I love you enough, that you will know what is right and what is wrong. You will know that you do not give disrespect and expect respect in return. You will know that life does not stop because you need a day off. You will know that doing right one time is not an excuse to not do right. You will know that there will not be a fairy coming behind you picking up and cleaning up. I will not give you "atta boys" for everything you do. Life does not pat you on the back for doing what is expected. You do right because it is right, not to hear someone say "good job". I love you so much that I refuse to let you out in to this cruel world with a false expectation that things will be handed to you. You get disrespectful then I will turn from frufru lace lov'n lady in to Drill Sergeant Mom! I will bend over backwards to help you, to lead you, to guide you, sacrifice for you. I will give my LIFE for you... BUT I will NOT baby you! You were my baby and I loved every minute of it. Now, you are growing... no more milk, it's meat time boy and God gave you too much in that brain to waste it. He sees you have potential and it's my job to show you.

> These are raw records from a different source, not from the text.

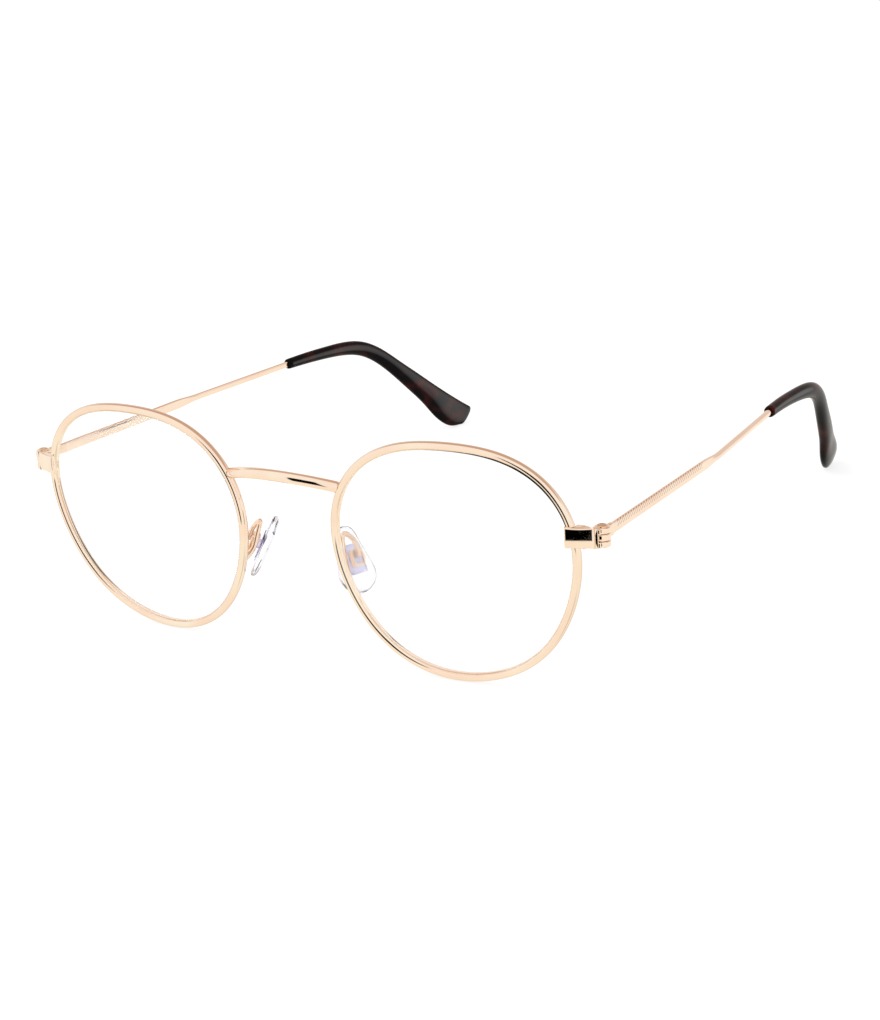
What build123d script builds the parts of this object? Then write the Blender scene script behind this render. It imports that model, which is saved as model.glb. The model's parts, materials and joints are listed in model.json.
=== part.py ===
from build123d import *
from math import atan2, cos, hypot, pi, radians, sin, sqrt
import os

# Round wire eyeglasses, open, standing on the rims and the temple tips.
# +X is the wearer's left, -Y is the front, +Z is up. Millimetres.
# The pieces are drawn about a point midway between the two lens centres. Then
# the whole is moved so that the origin is at the middle of the footprint, on
# the surface that the glasses stand on.
# The left side is modelled and the right side is its mirror image.

# from the lens centres' midpoint to the middle of the footprint
stand_shift = (0, -71.60, 24.90)

# ---- front: lens shape and rim wire ----
lens_centre_x = 36.30        # half the distance between the two lens centres
wrap_deg = 2.97              # outer edge of each lens sits back by this angle
tilt_deg = 3.10              # top of the front leans forward
rim_r0 = 24.50               # mean radius of the rim wire's centreline
rim_cos = (0.0, 0.972, 0.080, -0.324, -0.063)   # cosine terms 1..5
rim_sin = (0.0, 0.407, 0.851, -0.008, 0.053)    # sine terms 1..5
rim_width = 1.70             # seen from the front
rim_depth = 1.90             # front to back
groove_mouth = 1.10
groove_depth = 0.50
rim_split = 0.12             # gap where the closing block draws the rim shut
split_height = 8.15          # height of that gap above the lens centre line

# ---- lens ----
bevel_tip = -0.42            # offset of the bevel's tip from the rim centreline
lens_edge = -0.92            # offset of the lens wall from the rim centreline
lens_edge_thickness = 1.50
lens_front_radius = 130.0
lens_back_radius = 313.0

# ---- bridge ----
bridge_wire = 2.25
bridge_half_span = 12.36
bridge_y_end, bridge_y_mid = -1.12, -4.61
bridge_z_end, bridge_z_mid = 12.06, 14.34

# ---- endpiece and closing block ----
plate_inner = (60.45, -1.08)   # front corner over the rim
plate_outer = (65.33, 0.61)    # front corner beside the hinge; the plate leans back
plate_thick = 1.03
plate_z0, plate_z1 = 5.75, 9.80
plate_rear_y = 0.95            # flat behind the outer end, for the hinge
block_x0, block_x1 = 61.35, 64.15
block_y1 = 2.25
block_z0, block_z1 = 5.95, 9.60
block_gap = 0.12
closing_x, closing_y = 63.05, 1.55
closing_shank_r, closing_head_r = 0.35, 0.52

# ---- temple hinge ----
hinge_x, hinge_y = 66.00, 2.85
knuckle_r = 1.55
hinge_z0 = 5.85
knuckle_h, middle_h, washer_gap = 1.17, 1.29, 0.06
hinge_shank_r, hinge_bore_r = 0.60, 0.64
hinge_head_r, hinge_head_h = 1.05, 0.42

# ---- temple ----
flat_thick, flat_tall = 0.80, 2.10
round_r = 0.70
core_r = 0.60                # wire inside the sleeve
temple_start = (66.25, 6.20, 8.115)
flat_end = (65.54, 46.50, 7.256)
round_start = (65.40, 54.00, 7.096)
sleeve_mouth = (62.72, 86.06, 6.72)

# ---- temple tip: centreline points, half height and half thickness ----
tip_stations = (
    # x, y, z, half height, half thickness
    (62.72, 86.06, 6.72, 1.24, 1.24),
    (62.19, 93.60, 6.42, 1.38, 1.27),
    (61.79, 101.07, 5.86, 1.50, 1.30),
    (61.45, 108.40, 5.02, 1.68, 1.32),
    (60.85, 115.34, 3.30, 1.84, 1.35),
    (59.85, 121.30, 0.05, 1.95, 1.38),
    (58.44, 126.75, -4.50, 2.15, 1.40),
    (57.00, 132.00, -9.30, 2.60, 1.38),
    (55.60, 136.80, -13.90, 3.10, 1.34),
    (54.05, 141.70, -18.45, 3.70, 1.28),
    (52.95, 145.30, -21.03, 3.85, 1.15),
)
tip_end = (51.95, 148.30, -22.61, 2.60, 0.60)
sleeve_clearance = 0.02

# ---- nose pad: centre, direction down the pad, and away from the nose ----
pad_centre = Vector(10.63, 4.00, -4.90)
pad_down = Vector(0.409, -0.177, -0.895).normalized()
pad_out = Vector(0.782, -0.438, 0.444).normalized()
pad_length = 13.60
pad_top_r, pad_bottom_r = 2.20, 3.95    # small and large ends of the teardrop
pad_inner, pad_outer = -1.10, 0.80      # contact face and outer face
insert_long, insert_wide = 5.80, 3.90
insert_bottom, insert_top = 0.15, 0.95
box_mouth, box_back = 1.35, 3.05
box_long, box_wide = 3.40, 2.70
cavity_long, cavity_wide, cavity_back = 2.50, 1.70, 2.70
lug_long, lug_wide, lug_top = 1.50, 1.50, 2.50
pad_pivot = 1.95                        # height of the screw above the pad
pad_shank_r, pad_head_r = 0.40, 0.65
arm_wire = 1.00
arm_points = ((12.30, 0.02, -6.35), (11.00, 1.00, -4.30), (10.20, 1.70, -1.30),
              (10.05, 2.65, 0.80), (11.35, 3.15, 0.10), (12.70, 2.85, -1.80),
              (13.10, 2.60, -3.10))


def lens_to_row(x, y, z):
    """Turn a point of the upright front by the front's forward lean."""
    t = radians(tilt_deg)
    return (x, y * cos(t) - z * sin(t), y * sin(t) + z * cos(t))


def rim_radius(a):
    r = rim_r0
    for k in range(1, 6):
        r += rim_cos[k - 1] * cos(k * a) + rim_sin[k - 1] * sin(k * a)
    return r


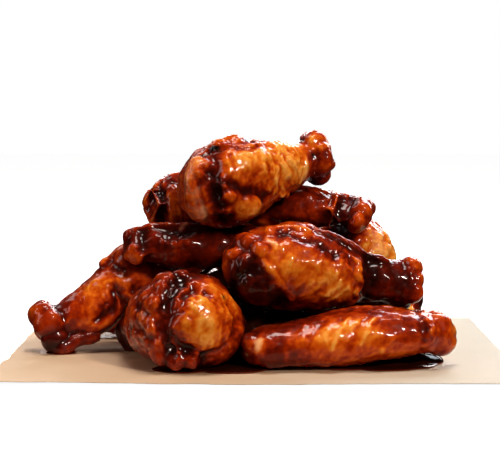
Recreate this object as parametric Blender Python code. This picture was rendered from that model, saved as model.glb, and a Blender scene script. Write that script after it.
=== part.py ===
"""A serving of glazed chicken wings: fifteen cooked pieces heaped on a sheet of brown paper.

+Z is up, -Y is the front, and the origin is the middle of the paper's underside.
Each wing is a tapered tube swept along its bone, from its thick end to its knuckle, with its muscles and joint
heads raised on it. The wings are then pressed apart, as soft meat is in a heap, so that each pair only touches.
"""

import math

import bpy
from mathutils import Matrix, Vector
from mathutils.bvhtree import BVHTree

MM = 0.001

# The sheet of paper
SHEET_WIDTH = 242.0
SHEET_DEPTH = 204.0
SHEET_THICKNESS = 0.6
SHEET_WAVER = 1.3
SHEET_EDGE_POINTS = 22

# How finely a wing is faceted
RINGS = 17
SIDES = 18

# How the heap is pressed together
CLEARANCE = 0.8
CLEARANCE_ON_SHEET = 0.3
PRESS_PASSES = 60

# The outline of each kind of wing: how much of its length each end is rounded over, then how thick it is along
# its length, as (share of the length, share of the greatest girth).
KINDS = {
    "drumette": {
        "thick_end": 0.24,
        "knuckle_end": 0.09,
        "girth": ((0, 0.86), (0.2, 1.0), (0.45, 0.94), (0.63, 0.76), (0.77, 0.54), (0.86, 0.5), (0.94, 0.58), (1, 0.58)),
    },
    "flat": {
        "thick_end": 0.15,
        "knuckle_end": 0.12,
        "girth": ((0, 0.66), (0.16, 0.86), (0.38, 1.0), (0.6, 0.96), (0.8, 0.78), (0.92, 0.78), (1, 0.66)),
    },
}

# Each wing: where the tips of its thick end and its knuckle lie, its half width and half thickness, how far it
# is rolled about its bone in degrees, how far its middle bows up, and its lumps, each as (share of the length,
# degrees round the bone, height, reach along the bone, reach round it). Sizes are in millimetres.
WINGS = {
    "drumette_top": {
        "kind": "drumette", "thick": (-39, -30, 79), "knuckle": (35, 2, 97), "width": 20, "depth": 20.5,
        "roll": 10, "bow": 0,
        "lumps": ((0.95, 90, 3, 6, 6), (0.95, -80, 3, 6, 6), (0.5, 40, 2.5, 14, 12), (0.3, -110, 3, 12, 12)),
    },
    "flat_top_left": {
        "kind": "flat", "thick": (-53, 0, 72), "knuckle": (-2, 48, 67), "width": 15.5, "depth": 12,
        "roll": 70, "bow": 0, "lumps": ((0.08, 0, 4, 9, 9), (0.1, 180, 3, 9, 9)),
    },
    "flat_top_right": {
        "kind": "flat", "thick": (-12, 8, 72), "knuckle": (56, -4, 67), "width": 15, "depth": 10,
        "roll": 15, "bow": 2, "lumps": ((0.93, 0, 3, 7, 7), (0.93, 180, 3, 7, 7)),
    },
    "flat_mid_left": {
        "kind": "flat", "thick": (8, -12, 50), "knuckle": (-66, -14, 53), "width": 14, "depth": 11.5,
        "roll": -12, "bow": 1, "lumps": ((0.93, 0, 3, 8, 8), (0.93, 180, 3, 8, 8)),
    },
    "drumette_mid_right": {
        "kind": "drumette", "thick": (-17, -46, 48), "knuckle": (77, -34, 35), "width": 20, "depth": 20,
        "roll": 0, "bow": 1,
        "lumps": ((0.95, 70, 3, 7, 7), (0.95, -90, 3, 7, 7), (0.45, 100, 2, 14, 14), (0.6, -40, 3, 10, 10)),
    },
    "drumette_back_right": {
        "kind": "drumette", "thick": (67, 8, 44), "knuckle": (0, 54, 50), "width": 20, "depth": 20,
        "roll": 0, "bow": 0, "lumps": ((0.95, 0, 3, 6, 6), (0.95, 180, 3, 6, 6)),
    },
    "drumette_mid_back": {
        "kind": "drumette", "thick": (-8, 60, 42), "knuckle": (-74, 46, 34), "width": 17, "depth": 17,
        "roll": 0, "bow": 0, "lumps": ((0.95, 0, 3, 6, 6), (0.95, 180, 3, 6, 6)),
    },
    "drumette_left": {
        "kind": "drumette", "thick": (-42, 12, 41), "knuckle": (-109, -18, 11), "width": 17, "depth": 17,
        "roll": 20, "bow": 0, "lumps": ((0.94, 90, 3, 7, 7), (0.9, -90, 6, 8, 8), (0.65, -60, 4, 12, 12)),
    },
    "drumette_front": {
        "kind": "drumette", "thick": (-22, -78, 24), "knuckle": (-62, -2, 10), "width": 25, "depth": 23,
        "roll": 0, "bow": 2, "lumps": ((0.1, -140, 4, 12, 12), (0.15, 30, 3, 14, 14)),
    },
    "flat_front": {
        "kind": "flat", "thick": (90, -48, 15), "knuckle": (-9, -62, 9), "width": 19, "depth": 13,
        "roll": 0, "bow": 1, "lumps": ((0.08, 20, 3, 8, 8), (0.06, 150, 4, 8, 8), (0.35, 90, 2, 20, 16)),
    },
    "drumette_centre": {
        "kind": "drumette", "thick": (-10, -40, 27), "knuckle": (-16, 50, 12), "width": 21, "depth": 21,
        "roll": 0, "bow": 2, "lumps": ((0.95, 0, 3, 6, 6), (0.95, 180, 3, 6, 6)),
    },
    "drumette_right": {
        "kind": "drumette", "thick": (6, 24, 22), "knuckle": (79, -14, 20), "width": 19, "depth": 19,
        "roll": 0, "bow": 0, "lumps": ((0.95, 90, 4, 6, 6), (0.95, -90, 3, 6, 6)),
    },
    "flat_back": {
        "kind": "flat", "thick": (82, 26, 14), "knuckle": (14, 66, 13), "width": 18, "depth": 12,
        "roll": 0, "bow": 1, "lumps": ((0.08, 0, 4, 8, 8), (0.08, 180, 4, 8, 8)),
    },
    "drumette_back_left": {
        "kind": "drumette", "thick": (-32, 48, 19), "knuckle": (-100, 30, 11), "width": 17, "depth": 17,
        "roll": 0, "bow": 0, "lumps": ((0.95, 0, 3, 6, 6), (0.95, 180, 3, 6, 6)),
    },
    "drumette_back": {
        "kind": "drumette", "thick": (8, 78, 19), "knuckle": (-64, 74, 11), "width": 18, "depth": 18,
        "roll": 0, "bow": 0, "lumps": ((0.95, 0, 3, 6, 6), (0.95, 180, 3, 6, 6)),
    },
}


def through(stations, share):
    """The height at this share of the way, on a smooth curve through (share, height) stations."""
    ends = [stations[0], *stations, stations[-1]]
    for before, start, end, after in zip(ends, ends[1:], ends[2:], ends[3:]):
        if share <= end[0] and end[0] > start[0]:
            break
    run = end[0] - start[0]
    t = (share - start[0]) / run
    slope_in = (end[1] - before[1]) / max(end[0] - before[0], run) * run
    slope_out = (after[1] - start[1]) / max(after[0] - start[0], run) * run
    return (
        start[1] * (2 * t**3 - 3 * t**2 + 1)
        + slope_in * (t**3 - 2 * t**2 + t)
        + end[1] * (3 * t**2 - 2 * t**3)
        + slope_out * (t**3 - t**2)
    )


def rounding(from_end, rounded):
    """How much of its girth a wing has this near its end, where the end is rounded like an egg."""
    return math.sqrt(1 - (1 - from_end / rounded) ** 2) if from_end < rounded else 1.0


def lump_height(wing, share, angle, length):
    """How far the lumps raise the surface at this share of the length and this angle round the bone."""
    raised = 0.0
    for along, around, height, reach, reach_round in wing["lumps"]:
        away = (share - along) * length / reach
        turn = (angle - math.radians(around) + math.pi) % (2 * math.pi) - math.pi
        sideways = turn * 0.8 * wing["width"] / reach_round
        raised += height * math.exp(-(away**2) - sideways**2)
    return raised


def wing_points(wing, length):
    """The rings of a wing lying along +X, its thick end's tip at the origin, then its two end points."""
    kind = KINDS[wing["kind"]]
    points = []
    for ring in range(1, RINGS + 1):
        share = 0.5 - 0.5 * math.cos(math.pi * ring / (RINGS + 1))
        swell = through(kind["girth"], share)
        swell *= rounding(share, kind["thick_end"]) * rounding(1 - share, kind["knuckle_end"])
        bow = wing["bow"] * (1 - (2 * share - 1) ** 2)
        for side in range(SIDES):
            angle = 2 * math.pi * side / SIDES
            raised = lump_height(wing, share, angle, length) * min(1.0, 1.5 * swell)
            across = (wing["width"] * swell + raised) * math.cos(angle)
            up = (wing["depth"] * swell + raised) * math.sin(angle)
            points.append(Vector((share * length, across, up + bow)))
    return points + [Vector((0, 0, 0)), Vector((length, 0, 0))]


def wing_faces():
    """Triangles round the rings, with a fan at each end."""
    thick_tip = RINGS * SIDES
    knuckle_tip = thick_tip + 1
    last = (RINGS - 1) * SIDES
    faces = []
    for side in range(SIDES):
        turned = (side + 1) % SIDES
        faces.append((thick_tip, turned, side))
        faces.append((knuckle_tip, last + side, last + turned))
        for ring in range(RINGS - 1):
            here, there = ring * SIDES, (ring + 1) * SIDES
            faces.append((here + side, here + turned, there + turned))
            faces.append((here + side, there + turned, there + side))
    return faces


def placing(wing):
    """The matrix that lays a wing from its thick end to its knuckle, rolled about its bone."""
    start, end = Vector(wing["thick"]), Vector(wing["knuckle"])
    along = (end - start).normalized()
    across = Vector((0, 0, 1)).cross(along).normalized()
    up = along.cross(across)
    turn = Matrix((along, across, up)).transposed().to_4x4()
    return Matrix.Translation(start) @ turn @ Matrix.Rotation(math.radians(wing["roll"]), 4, "X")


def pressed_apart(shapes, faces):
    """Moves the skins of neighbouring wings back until each pair is only in contact, and none sinks in the sheet."""
    names = list(shapes)
    floor = SHEET_THICKNESS + CLEARANCE_ON_SHEET
    for _ in range(PRESS_PASSES):
        trees = {name: BVHTree.FromPolygons(shapes[name], faces) for name in names}
        for name in names:
            others = [tree for other, tree in trees.items() if other != name]
            for point in shapes[name]:
                push = Vector()
                for tree in others:
                    nearest, normal, _, _ = tree.find_nearest(point, 16.0)
                    if nearest is None:
                        continue
                    gap = (point - nearest).dot(normal)
                    if gap < CLEARANCE:
                        push += normal * (CLEARANCE - gap) * 0.55
                point += push
                point.z = max(point.z, floor)
    return shapes


def material(name, color, roughness):
    made = bpy.data.materials.new(name)
    made.use_nodes = True
    shader = made.node_tree.nodes["Principled BSDF"]
    shader.inputs["Base Color"].default_value = (*color, 1)
    shader.inputs["Roughness"].default_value = roughness
    return made


def add_object(name, points, faces, finish, place=Matrix()):
    """One closed solid, its points given in millimetres in the frame that place then moves."""
    mesh = bpy.data.meshes.new(name)
    mesh.from_pydata([point * MM for point in points], [], faces)
    mesh.materials.append(finish)
    mesh.shade_smooth()
    made = bpy.data.objects.new(name, mesh)
    made.location = place.translation * MM
    made.rotation_euler = place.to_euler()
    bpy.context.collection.objects.link(made)
    return made


def add_sheet():
    """The paper, hand cut, so its edges waver a little."""
    corners = [(-1, -1), (1, -1), (1, 1), (-1, 1)]
    outline = []
    for corner, (here, there) in enumerate(zip(corners, corners[1:] + corners[:1])):
        for step in range(SHEET_EDGE_POINTS):
            share = step / SHEET_EDGE_POINTS
            x = (here[0] + (there[0] - here[0]) * share) * SHEET_WIDTH / 2
            y = (here[1] + (there[1] - here[1]) * share) * SHEET_DEPTH / 2
            waver = math.sin(math.pi * share) * math.sin(9.0 * share + 2.1 * corner) * SHEET_WAVER
            waver += math.sin(31.0 * share + corner) * SHEET_WAVER * 0.25
            inward = Vector((-(here[0] + there[0]), -(here[1] + there[1]), 0)).normalized()
            outline.append(Vector((x, y, 0)) + inward * (SHEET_WAVER + waver))
    middle = Vector([(min(side) + max(side)) / 2 for side in zip(*outline)])
    outline = [point - middle for point in outline]
    count = len(outline)
    points = outline + [point + Vector((0, 0, SHEET_THICKNESS)) for point in outline]
    faces = [tuple(reversed(range(count))), tuple(range(count, 2 * count))]
    for index in range(count):
        turned = (index + 1) % count
        faces.append((index, turned, count + turned, count + index))
    return add_object("paper_sheet", points, faces, material("kraft_paper", (0.74, 0.56, 0.38), 0.8))


def laid_out(places):
    """Every wing's points where it lies in the heap, before the wings are pressed apart."""
    shapes = {}
    for name, wing in WINGS.items():
        length = (Vector(wing["knuckle"]) - Vector(wing["thick"])).length
        shapes[name] = [places[name] @ point for point in wing_points(wing, length)]
    return shapes


def add_wings():
    faces = wing_faces()
    places = {name: placing(wing) for name, wing in WINGS.items()}
    shapes = laid_out(places)
    glaze = material("glazed_skin", (0.36, 0.06, 0.012), 0.25)
    for name, points in pressed_apart(shapes, faces).items():
        back = places[name].inverted()
        add_object(name, [back @ point for point in points], faces, glaze, places[name])


def main():
    for old in list(bpy.data.objects):
        bpy.data.objects.remove(old)
    add_sheet()
    add_wings()


main()
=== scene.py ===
import math
import random
import bpy
import numpy as np
from mathutils import Matrix, Vector, noise
from mathutils.bvhtree import BVHTree


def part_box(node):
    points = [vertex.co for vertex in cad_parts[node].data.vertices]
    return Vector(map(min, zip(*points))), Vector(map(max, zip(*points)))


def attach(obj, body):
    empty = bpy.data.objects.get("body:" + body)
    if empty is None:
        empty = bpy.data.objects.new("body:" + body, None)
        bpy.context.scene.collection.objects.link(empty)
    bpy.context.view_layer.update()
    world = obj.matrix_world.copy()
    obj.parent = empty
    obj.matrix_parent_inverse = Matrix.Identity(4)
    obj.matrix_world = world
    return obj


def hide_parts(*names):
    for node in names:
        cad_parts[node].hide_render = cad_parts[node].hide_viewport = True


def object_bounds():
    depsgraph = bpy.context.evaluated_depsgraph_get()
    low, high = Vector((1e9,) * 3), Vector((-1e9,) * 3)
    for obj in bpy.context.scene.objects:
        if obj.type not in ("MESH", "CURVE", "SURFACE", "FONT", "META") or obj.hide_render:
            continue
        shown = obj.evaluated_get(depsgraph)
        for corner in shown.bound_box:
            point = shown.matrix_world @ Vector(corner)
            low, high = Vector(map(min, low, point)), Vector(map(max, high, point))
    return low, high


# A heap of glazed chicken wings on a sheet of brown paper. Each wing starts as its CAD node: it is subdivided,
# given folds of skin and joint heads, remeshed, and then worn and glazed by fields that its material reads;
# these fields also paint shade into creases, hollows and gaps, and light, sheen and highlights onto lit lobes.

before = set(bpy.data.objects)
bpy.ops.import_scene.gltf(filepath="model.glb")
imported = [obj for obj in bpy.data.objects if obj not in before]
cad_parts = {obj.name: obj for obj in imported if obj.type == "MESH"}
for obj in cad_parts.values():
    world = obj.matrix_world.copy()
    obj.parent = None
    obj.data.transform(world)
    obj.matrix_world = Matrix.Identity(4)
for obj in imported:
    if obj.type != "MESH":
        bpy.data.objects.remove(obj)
cadLow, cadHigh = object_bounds()
mm = 0.001
noise.seed_set(5)   # so that every run draws the same lumps and runs of sauce


def pickOnly(*objects):
    bpy.ops.object.select_all(action="DESELECT")
    for one in objects:
        one.select_set(True)
    bpy.context.view_layer.objects.active = objects[0]


def applyModifier(piece, kind, **settings):
    pickOnly(piece)
    modifier = piece.modifiers.new(kind.lower(), kind)
    for key, value in settings.items():
        setattr(modifier, key, value)
    bpy.ops.object.modifier_apply(modifier=modifier.name)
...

This, is for all moms of teen boys who love them enough to get tough and LOVE them by standing up to them and for them. I'm not done, I refuse to give in, God gave me these boys and they will know that I will fight for them. It is so easy for me to say "whatever, they won't listen, I'm done" This is VERY hard for me to write and put out there but I feel a tug once again to push it out there....
God has given me another "umph". Strength that only comes from Him. My knees are callused. My heart is broken. My face is tear-stained. I absolutely ADORE my boys and am so very proud of them but God has spoken loudly to me. Think of it this way... what if God said "Joy, you've come this far so, you're fine, no more, you're good" In a sense I feel that's what I have done. I've gotten SO frustrated but not intentionally done anything about it. For some odd strange reason I thought that by 14 they should have it all together hahaha I see the craziness of it but to continue takes
some willingness to fight and I'm tired. Thank you God for Your strength!
Ok, I feel some kind of major hoorah com'n on or something...... Let's do this!!!!
I think I'll go bake them some cookies first.... ;)
1 comments:
Way to go, Mama, well said! :)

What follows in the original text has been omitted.